AIM => In full and without alteration, repeat the material.

SUPPLIED DATA =>
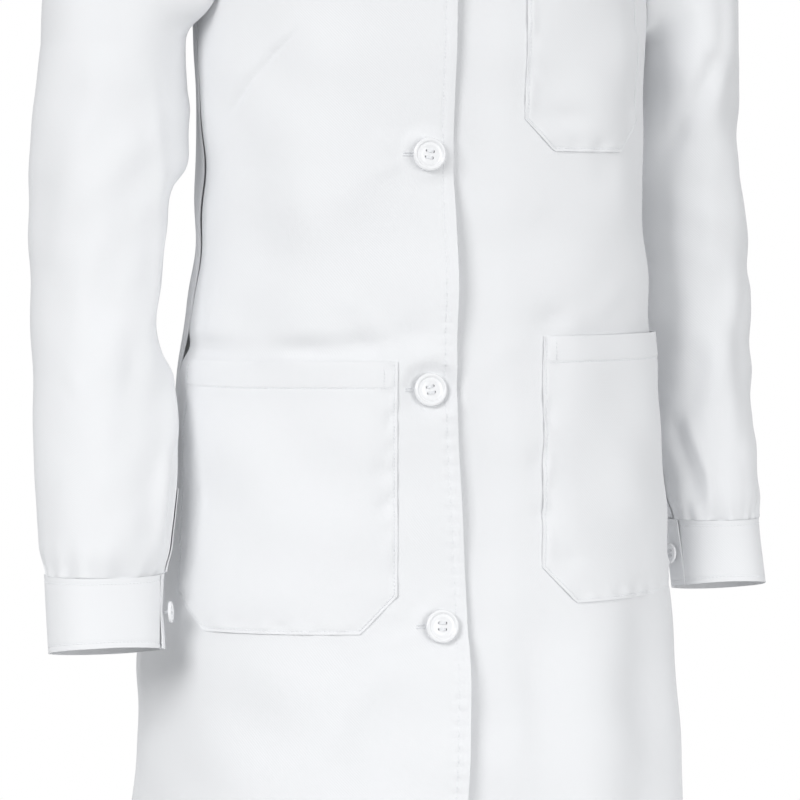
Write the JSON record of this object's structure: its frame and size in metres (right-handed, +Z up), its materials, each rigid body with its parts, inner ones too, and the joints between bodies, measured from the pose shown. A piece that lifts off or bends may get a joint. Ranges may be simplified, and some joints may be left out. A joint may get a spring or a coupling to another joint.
{
  "type": "lab coat",
  "caption": "Woman's knee-length white lab coat: notched collar, buttoned right over left, long cuffed sleeves, chest and hip patch pockets.",
  "frame": {"origin": "the lowest point of the hanger loop inside the back of the neck, where a hook holds the coat", "axes": "+Z up along the hanging coat, -Y out of its front, +X towards the wearer's left side"},
  "size_m": [0.6013, 0.3106, 1.0008],
  "materials": {
    "cloth": "plain-woven white poly-cotton",
    "facing_cloth": "plain-woven white poly-cotton",
    "button_plastic": "polished white polyester",
    "sewing_thread": "twisted white thread",
    "loop_tape": "rolled white tape"
  },
  "bodies": {
    "coat": {"right_front": "cloth", "left_front": "cloth", "right_back": "cloth", "left_back": "cloth", "right_lapel": "cloth", "left_lapel": "cloth", "collar_stand": "cloth", "collar": "cloth", "right_hip_pocket": "cloth", "left_hip_pocket": "cloth", "left_chest_pocket": "cloth", "right_facing": "facing_cloth", "left_facing": "facing_cloth", "hanger_loop": "loop_tape"},
    "right_sleeve": {"right_sleeve": "cloth", "right_cuff": "cloth", "right_slit_binding": "facing_cloth"},
    "left_sleeve": {"left_sleeve": "cloth", "left_cuff": "cloth", "left_slit_binding": "facing_cloth"},
    "front_button_1": {"front_button_1": "button_plastic", "front_button_1_thread": "sewing_thread"},
    "front_button_2": {"front_button_2": "button_plastic", "front_button_2_thread": "sewing_thread"},
    "front_button_3": {"front_button_3": "button_plastic", "front_button_3_thread": "sewing_thread"},
    "front_button_4": {"front_button_4": "button_plastic", "front_button_4_thread": "sewing_thread"},
    "right_cuff_button": {"right_cuff_button": "button_plastic", "right_cuff_button_thread": "sewing_thread"},
    "left_cuff_button": {"left_cuff_button": "button_plastic", "left_cuff_button_thread": "sewing_thread"}
  },
  "joints": [
    {"name": "right_shoulder", "type": "hinge", "parent": "coat", "child": "right_sleeve", "pos_m": [-0.185, -0.053, -0.039], "axis": [0, 1, 0], "range_deg": [0, 25]},
    {"name": "left_shoulder", "type": "hinge", "parent": "coat", "child": "left_sleeve", "pos_m": [0.185, -0.053, -0.039], "axis": [0, -1, 0], "range_deg": [0, 25]},
    {"name": "front_button_1_turn", "type": "hinge", "parent": "coat", "child": "front_button_1", "pos_m": [-0.02318, -0.1662, -0.14527], "axis": [-0.0505, -0.9946, 0.0908], "range_deg": [-30, 30]},
    {"name": "front_button_2_turn", "type": "hinge", "parent": "coat", "child": "front_button_2", "pos_m": [-0.02485, -0.16746, -0.32154], "axis": [-0.0486, -0.9988, 0], "range_deg": [-30, 30]},
    {"name": "front_button_3_turn", "type": "hinge", "parent": "coat", "child": "front_button_3", "pos_m": [-0.02619, -0.17528, -0.49731], "axis": [-0.0356, -0.9965, 0.0752], "range_deg": [-30, 30]},
    {"name": "front_button_4_turn", "type": "hinge", "parent": "coat", "child": "front_button_4", "pos_m": [-0.02176, -0.19262, -0.67321], "axis": [-0.0169, -0.9937, 0.1105], "range_deg": [-30, 30]},
    {"name": "right_cuff_button_turn", "type": "hinge", "parent": "right_sleeve", "child": "right_cuff_button", "pos_m": [-0.21775, -0.14134, -0.66238], "axis": [0.9455, -0.3158, 0.0789], "range_deg": [-30, 30]},
    {"name": "left_cuff_button_turn", "type": "hinge", "parent": "left_sleeve", "child": "left_cuff_button", "pos_m": [0.20606, -0.05665, -0.63763], "axis": [-0.9627, -0.2704, 0.0145], "range_deg": [-30, 30]}
  ]
}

EXERCISE RESULT =>
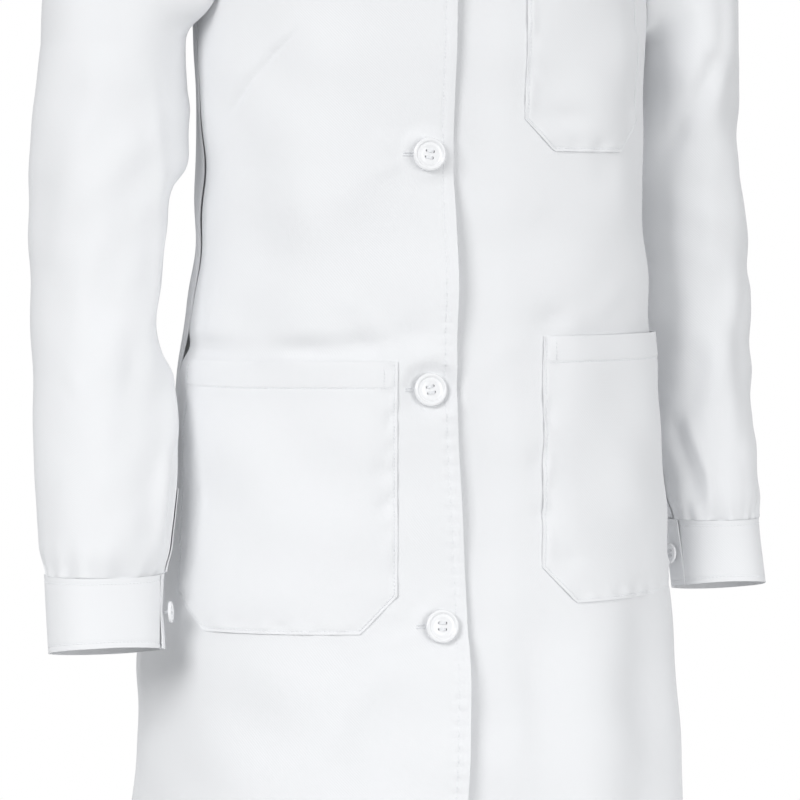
Write the JSON record of this object's structure: its frame and size in metres (right-handed, +Z up), its materials, each rigid body with its parts, inner ones too, and the joints between bodies, measured from the pose shown. A piece that lifts off or bends may get a joint. Ranges may be simplified, and some joints may be left out. A joint may get a spring or a coupling to another joint.
{
  "type": "lab coat",
  "caption": "Woman's knee-length white lab coat: notched collar, buttoned right over left, long cuffed sleeves, chest and hip patch pockets.",
  "frame": {"origin": "the lowest point of the hanger loop inside the back of the neck, where a hook holds the coat", "axes": "+Z up along the hanging coat, -Y out of its front, +X towards the wearer's left side"},
  "size_m": [0.6013, 0.3106, 1.0008],
  "materials": {
    "cloth": "plain-woven white poly-cotton",
    "facing_cloth": "plain-woven white poly-cotton",
    "button_plastic": "polished white polyester",
    "sewing_thread": "twisted white thread",
    "loop_tape": "rolled white tape"
  },
  "bodies": {
    "coat": {"right_front": "cloth", "left_front": "cloth", "right_back": "cloth", "left_back": "cloth", "right_lapel": "cloth", "left_lapel": "cloth", "collar_stand": "cloth", "collar": "cloth", "right_hip_pocket": "cloth", "left_hip_pocket": "cloth", "left_chest_pocket": "cloth", "right_facing": "facing_cloth", "left_facing": "facing_cloth", "hanger_loop": "loop_tape"},
    "right_sleeve": {"right_sleeve": "cloth", "right_cuff": "cloth", "right_slit_binding": "facing_cloth"},
    "left_sleeve": {"left_sleeve": "cloth", "left_cuff": "cloth", "left_slit_binding": "facing_cloth"},
    "front_button_1": {"front_button_1": "button_plastic", "front_button_1_thread": "sewing_thread"},
    "front_button_2": {"front_button_2": "button_plastic", "front_button_2_thread": "sewing_thread"},
    "front_button_3": {"front_button_3": "button_plastic", "front_button_3_thread": "sewing_thread"},
    "front_button_4": {"front_button_4": "button_plastic", "front_button_4_thread": "sewing_thread"},
    "right_cuff_button": {"right_cuff_button": "button_plastic", "right_cuff_button_thread": "sewing_thread"},
    "left_cuff_button": {"left_cuff_button": "button_plastic", "left_cuff_button_thread": "sewing_thread"}
  },
  "joints": [
    {"name": "right_shoulder", "type": "hinge", "parent": "coat", "child": "right_sleeve", "pos_m": [-0.185, -0.053, -0.039], "axis": [0, 1, 0], "range_deg": [0, 25]},
    {"name": "left_shoulder", "type": "hinge", "parent": "coat", "child": "left_sleeve", "pos_m": [0.185, -0.053, -0.039], "axis": [0, -1, 0], "range_deg": [0, 25]},
    {"name": "front_button_1_turn", "type": "hinge", "parent": "coat", "child": "front_button_1", "pos_m": [-0.02318, -0.1662, -0.14527], "axis": [-0.0505, -0.9946, 0.0908], "range_deg": [-30, 30]},
    {"name": "front_button_2_turn", "type": "hinge", "parent": "coat", "child": "front_button_2", "pos_m": [-0.02485, -0.16746, -0.32154], "axis": [-0.0486, -0.9988, 0], "range_deg": [-30, 30]},
    {"name": "front_button_3_turn", "type": "hinge", "parent": "coat", "child": "front_button_3", "pos_m": [-0.02619, -0.17528, -0.49731], "axis": [-0.0356, -0.9965, 0.0752], "range_deg": [-30, 30]},
    {"name": "front_button_4_turn", "type": "hinge", "parent": "coat", "child": "front_button_4", "pos_m": [-0.02176, -0.19262, -0.67321], "axis": [-0.0169, -0.9937, 0.1105], "range_deg": [-30, 30]},
    {"name": "right_cuff_button_turn", "type": "hinge", "parent": "right_sleeve", "child": "right_cuff_button", "pos_m": [-0.21775, -0.14134, -0.66238], "axis": [0.9455, -0.3158, 0.0789], "range_deg": [-30, 30]},
    {"name": "left_cuff_button_turn", "type": "hinge", "parent": "left_sleeve", "child": "left_cuff_button", "pos_m": [0.20606, -0.05665, -0.63763], "axis": [-0.9627, -0.2704, 0.0145], "range_deg": [-30, 30]}
  ]
}